Have too many fresh herbs? Clean, stem, pat dry, and stuff into ice cube trays, top with olive oil, and freeze. Make your favorite herb blends (basil, garlic, olive oil & pine nuts, or the classic parsley, sage, rosemary, and thyme, or my favorite on potatoes and lamb, rosemary, mint, olive oil, salt and pepper) to have on hand at a moments notice. This is a great way to honor your beautiful garden and be prepared.

I can’t tell you how many times I’ve gone to the freezer, gotten oven roasted tomato and pesto cubes, and popped them into a sauce pan for a homemade sauce on the fly.

Making rice, quinoa, etc? Fill the measuring cup with your frozen stock cubes, then top with water, and your grain will be much more flavorful than with just water. It really can take a meal up a notch.

File Your Soups & Sauces

I rarely use a recipe, and I usually make a lot of soup or sauce. That’s great because we’ll eat something for 2-3 days, but after that, I don’t care how great it is, I need a break. So rather than ignoring it in my fridge till it’s been declared dead, quart or sandwich zippy bags get filled, labeled, and frozen. Make a large batch of marinara, portion and freeze, then you can adjust it accordingly by adding ground beef, sausage, vodka and cream, pesto, whatever. Now I've got homemade meals even when there is little to cook. I’ve brought them on holiday when renting a house, or bring them to friends who could use the stress of cooking a couple meals taken off their plates.

Saving Scraps IS Smart I feel so smart when I make stocks out of vegetable trimmings such as herb stems, ends of vegetables that were cut off - if it’s free of dirt and mold, and not mushy, it’s likely just fine for a stock.

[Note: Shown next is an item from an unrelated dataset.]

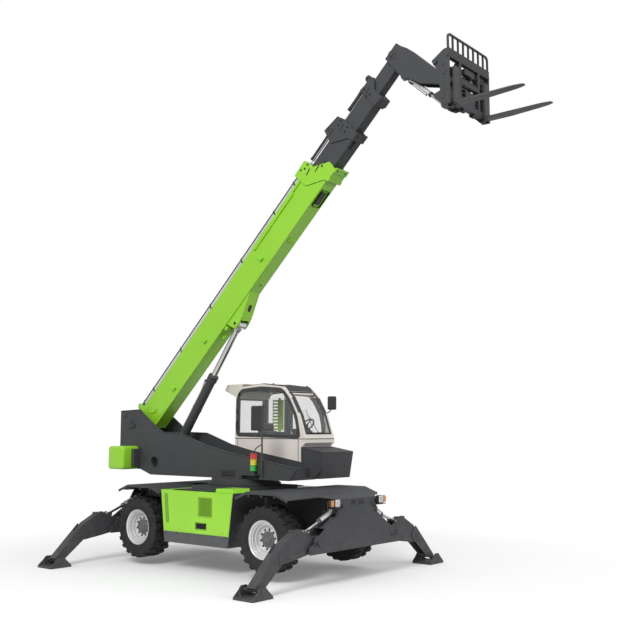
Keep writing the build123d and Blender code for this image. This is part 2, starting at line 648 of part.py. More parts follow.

Toss all that stuff into a pot, cover with simmering water for a few hours and save that flavor for a soup or to season rice or pasta. Keep a gallon or larger sized zippy bag in the freezer to pop those scraps into until you’ve got enough for a stock. Once the stock is complete, if there’s no meat in it, toss the spent vegetables into the compost.

Such a Cut-Up!

Seriously, if you are looking for a snack and there’s a whole watermelon, are you going to get a knife and dig into it? Not me - it’s too big a project for just a snackity snack when I’m probably already in the middle of a different project. I cut that thing up the day I get it and store it in the fridge for easy snacking. I do this with all melons, I wash grapes and berries, and I polish apples. I do minor prep to keep produce as accessible as possible. Everyone else in the house seems grateful, as they aren’t digging into those big items either, but they’ll eat them once I’ve gone to the effort.

I also cut apples, peaches, pineapple, watermelon, and such before serving. People leave so much fruit behind when there is a stem, pit, seed, or rind to avoid. I find that if the whole piece can be eaten, people will eat the whole piece. People seem to appreciate the effort, which has become effortless for me after all these years. I see it as a win/win/win. No waste, happy friends/family/colleagues, and it’s simply so much easier to eat.

Not @ It’s Peak?

When produce is still fine, but no longer at it’s peak, it goes into a juice, smoothie, batter bread, or to the chickens. In all honestly, this occurs often enough, that I never plan to make things like banana bread, it just happens. I’m glad for it though, as those juices, smoothies, and batter breads are delicious!

My hens get some of this too. Really only produce, and nothing that's mushy or moldy, but when it's not really that appealing... you know what I mean.

Just Plain Bad!

Naturally, we're all human and food does go bad. If it's produce, I send it straight to the compost to participate in becomming world class soil. The rest likely goes in the trash, but I'll tell ya, my trash can is pretty empty on pickup days, and I'm proud of that!

A little thought, and a few handy ideas, and you're grocery bill may even shrink, your trash can will be less full, and you have now reduced your carbon footprint. Did I mention win/win/win? Yes I did!